I attempted to install, from the same DVD used on the original machine, 
Fedora 9 x86_64 with 4 failures at just about the same place while 
installing packages.  I used my i386 Fedora 9 DVD and all went well during 
the install so attempted to do a upgrade to x86_64 without luck.  I did a 
test using my Fedora 8 x86_64 DVD and it installed perfectly.  I then 
attempted to do a upgrade to Fedora 9 without any luck (it appeared to 
fail at about the same place).  I then downloaded and burned another copy 
of the Fedora 9 x86_64 DVD, checked it and attempted to do another install 
and one again it failed at about the same place.

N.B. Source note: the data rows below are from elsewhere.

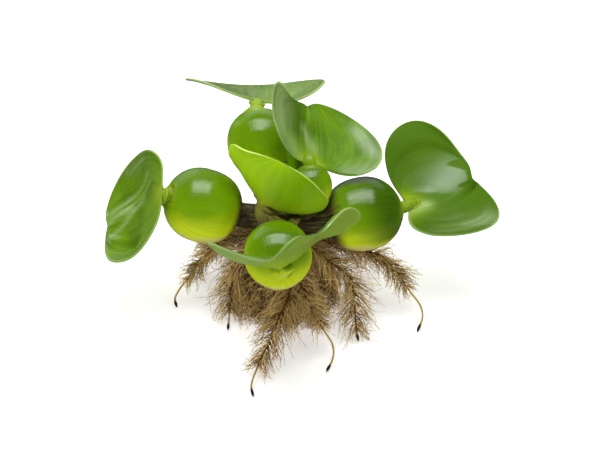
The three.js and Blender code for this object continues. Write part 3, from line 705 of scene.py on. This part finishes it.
float_skin_look = float_material(
    "float skin", top=(0.09, 0.19, 0.001, 1), middle=(0.19, 0.37, 0.001, 1), low=(0.62, 0.76, 0.008, 1),
    under=(0.62, 0.56, 0.17, 1), deep=(0.02, 0.062, 0.001, 1), crown_end=(0.024, 0.016, 0.003, 1),
    fibre=(0.13, 0.10, 0.016, 1), neck_end=(0.24, 0.37, 0.006, 1))
for name, leaf in LEAVES.items():
    rings, along, reach, angle = stalk_rings(leaf)
    skins = [float_skin(rings, angle, reach, along, leaf["shade"], leaf["neck_tone"])]
    if name in FLARED:
        skins.append(gusset(leaf))
    make_piece(f"float_{name}", skins, float_skin_look, "float", f"stalk_{name}")

# Blades
# A blade is a nearly round, thick and glossy leaf, cupped across and wavy at the margin. Its fine
# veins run in arcs from the foot to the tip, and its margin is a pale line. It grows out of the
# neck, which goes on under it as a short keel.
BLADE_THICKNESS = 1.5
RIM_THICKNESS = 1.0
BLADE_FULLNESS = 0.85
FOLD_START = 0.25
CREASE_SOFTNESS = 0.08
NOTCH_WIDTH = 0.13
OVERLAP_WIDTH = 0.1
EAR_PLACE = 0.16
KEEL_DEPTH = 2.2
KEEL_WIDTH = 2.4
KEEL_LENGTH = 8
PLEAT_DEPTH = 0.16
PLEATS = 9
MARGIN_WIDTH = 0.75
FOOT_SPREAD = 7
WAX_BLOOM = (0.38, 0.50, 0.20, 1)
BLADE_ACROSS = 96
BLADE_ALONG = 120
FLAT_BLADE = {
    "lift": 0, "flare": 0, "sway": 0, "twist": 0, "fold": 0, "skew": 0, "dip": 0, "wave": 0, "waves": 1.5,
    "phase": 0, "crease": 0, "notch": 0, "overlap": 0, "ear": 0, "fan": 0, "fans": 4, "fan_phase": 0,
    "swells": [], "blooms": [], "sheens": [],
}


def walk(distance, slope_at):
    """How far along and how far up a walk ends, over a slope in degrees that depends on the
    distance walked: the means of the slope's cosine and sine, times the distance."""
    steps = 20
    parts = (np.arange(steps) + 0.5) / steps
    slope = np.radians(slope_at(distance[..., None] * parts))
    return distance * np.cos(slope).mean(-1), distance * np.sin(slope).mean(-1)


def blade_surface(blade, side, reach):
    """A point on the middle of a blade. Side runs from -1 to 1 across it and reach from 0 at the
    foot to 1 at the tip. The width follows a power of a sine of the reach, so that the outline is
    nearly round. Across, the slope is a cubic with one wave of a sine, and along, it is a
    quadratic. Folds, a crease along the midrib, a twist about it, a ripple of the margin and fine
    pleats come on top. A notch dents the tip, an overlap sets one half over the other there, and an
    ear lets the right shoulder reach back. A fan is a few broad pleats that deepen to the tip, and
    each swell is a round hump or hollow, given as its side, its reach, its size and its height."""
    b = {**FLAT_BLADE, **blade}
    swell = np.clip(np.sin(np.pi * reach), 0, 1)
    share = side * swell**BLADE_FULLNESS
    half = np.where(side < 0, b["left"], b["right"])

    def slope_across(distance):
        q = distance / half[..., None]
        bulge = b["sway"] * np.sin(np.pi * q)
        return b["tilt"] + b["cup"] * q + b["lift"] * q**2 + b["flare"] * q**3 + bulge

    def slope_along(distance):
        v = np.clip(distance / b["length"], 0, 1.2)
        return b["arch"] * v + b["droop"] * v**2

    across, rise = walk(share * half, slope_across)
    shoulder = b["lobe"] * side**2 * swell**2 * (1 - reach) * 2
    shoulder = shoulder + b["ear"] * (side > 0) * side**2 * reach / EAR_PLACE * np.exp(1 - reach / EAR_PLACE)
    whole = (1 - np.cos(np.pi * reach)) / 2
    along = b["length"] * whole - shoulder - b["notch"] * np.exp(-(share / NOTCH_WIDTH) ** 2) * whole**6
    part_way = np.clip(along / b["length"], 0, 1)
    turn = np.radians(b["twist"]) * part_way
    past = part_way - FOLD_START
    ripple = b["wave"] * side**2 * swell * np.sin(2 * np.pi * b["waves"] * reach + np.radians(b["phase"]))
    pleat = PLEAT_DEPTH * np.cos(np.pi * PLEATS * side) * swell * (1 - side**2)
    x = across * np.cos(turn) - rise * np.sin(turn)
    z = across * np.sin(turn) + rise * np.cos(turn) + ripple + pleat
    z = z + (b["fold"] * share**2 + b["skew"] * share**3) * past + 4 * b["dip"] * share**2 * past**2
    z = z + b["crease"] * (np.hypot(share, CREASE_SOFTNESS) - CREASE_SOFTNESS) * part_way
    z = z + b["overlap"] * np.tanh(share / OVERLAP_WIDTH) * part_way**3
    z = z + b["fan"] * np.cos(np.pi * b["fans"] * side + np.radians(b["fan_phase"])) * swell * part_way
    for place, onward, size, height in b["swells"]:
        z = z + height * np.exp(-((share - place) ** 2 + (part_way - onward) ** 2) / size**2)
    forward, up = walk(along, slope_along)
    slope = np.radians(slope_along(along))
    midrib, width, upper = blade_axes(b)
    return (np.array(b["foot"]) + x[..., None] * width
            + (forward - z * np.sin(slope))[..., None] * midrib
            + (up + z * np.cos(slope))[..., None] * upper)


def patches(share, part_way, strokes):
    """A mask of soft strokes on a blade. Each stroke runs from one side and reach to another, and
    fades out at its size on both sides of that line."""
    mask = np.zeros(share.shape)
    for side, reach, to_side, to_reach, size, strength in strokes:
        run = np.array([to_side - side, to_reach - reach])
        place = np.stack([share - side, part_way - reach], axis=-1)
        onward = np.clip(place @ run / (run @ run), 0, 1)
        apart = ((place - onward[..., None] * run) ** 2).sum(axis=-1)
        mask = np.maximum(mask, strength * np.exp(-apart / size**2))
    return mask


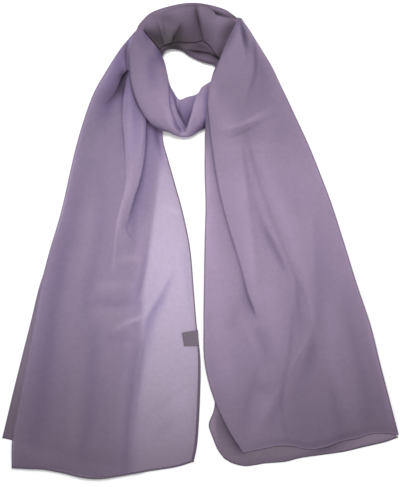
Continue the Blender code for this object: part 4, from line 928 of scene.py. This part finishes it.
def pleat(x, y, z, tone, raised, table):
    """Steps the cloth up on one side of a line, and darkens the hollow at the foot of the step."""
    farthest = FELT_REACHES * max(row[PLEAT.index("reach")] for row in table)
    near, at, left = beside(x, y, PLEAT, table, farthest)
    up = left if raised == "left" else -left
    share = np.clip(up / PLEAT_EDGE + 0.5, 0, 1)
    edge = np.sqrt(1 - (1 - share) ** 2)
    z[near] += at["height"] * edge * np.exp(-(np.maximum(up, 0) / at["reach"]) ** 2)
    hollow = np.where(share > 0, 1 - edge, np.exp((up + PLEAT_EDGE / 2) / at["shade_reach"]))
    tone[near] *= 1 - at["shade"] * hollow


def crease(x, y, z, tone, table):
    """Lightens or darkens the cloth along a line, and raises or sinks it where the table has heights."""
    reaches = slice(CREASE.index("left_reach"), CREASE.index("right_reach") + 1)
    farthest = FELT_REACHES * max(max(row[reaches]) for row in table)
    near, at, left = beside(x, y, CREASE, table, farthest)
    reach = np.where(left > 0, at["left_reach"], at["right_reach"])
    share = np.exp(-(left / reach) ** 2)
    z[near] += at.get("height", 0) * share
    tone[near] *= 1 + at["tone"] * share


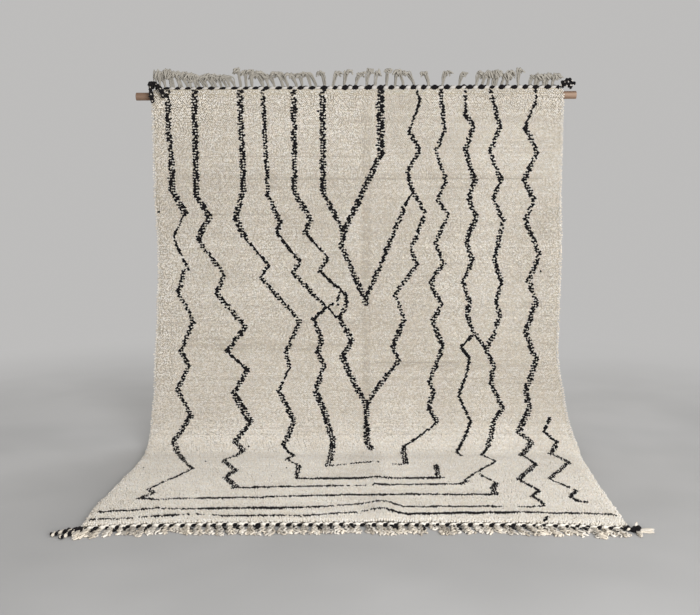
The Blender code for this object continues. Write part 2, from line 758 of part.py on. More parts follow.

What could possibly be happening?  I since reinstalled Fedora 8, but that 
has reached it's E-O-L. Should I just attempt to go to Fedora 10 x86_64? 
Should I have entered something in the boot parameters concerning the 
additional memory?

Any help or advice would be great!


Here's what we found and how it was found:

Even after the installation of Fedora 10, this machine continued to have 
issues until it got to the point where it would only boot after being 
powered off for several hours. Because the entire machine had been 
purchased (over a period of 6-months) from the same store (this is not a 
plug about buying everything from the same place), I packed up the 
computer and went to the store's service department and we performed the 
following:
The motherboard and all of the expansion cards were removed from the case.
The hard drives and power supply were left in the case.
The CPU and cooler were removed from the Gigabyte motherboard and the 
store's CPU and cooler were placed on my motherboard - all worked well.
My CPU and the store's CPU cooler were placed on my motherboard - all 
worked well.
At my request the store's CPU cooler was replaced with my Zalman CPU 
cooler - nothing worked!
It was determined that there was in fact a motherboard issue.  The store's 
tech came to this conclusion because the store's CPU cooler has a 3-prong 
plug, but the Zalman has a 4-prong plug.  The motherboard was given a RTV 
and was replaced by a MSI that was the most compatible (they had no more 
Gigabyte boards in stock at that price point).

Everything is now working as intended!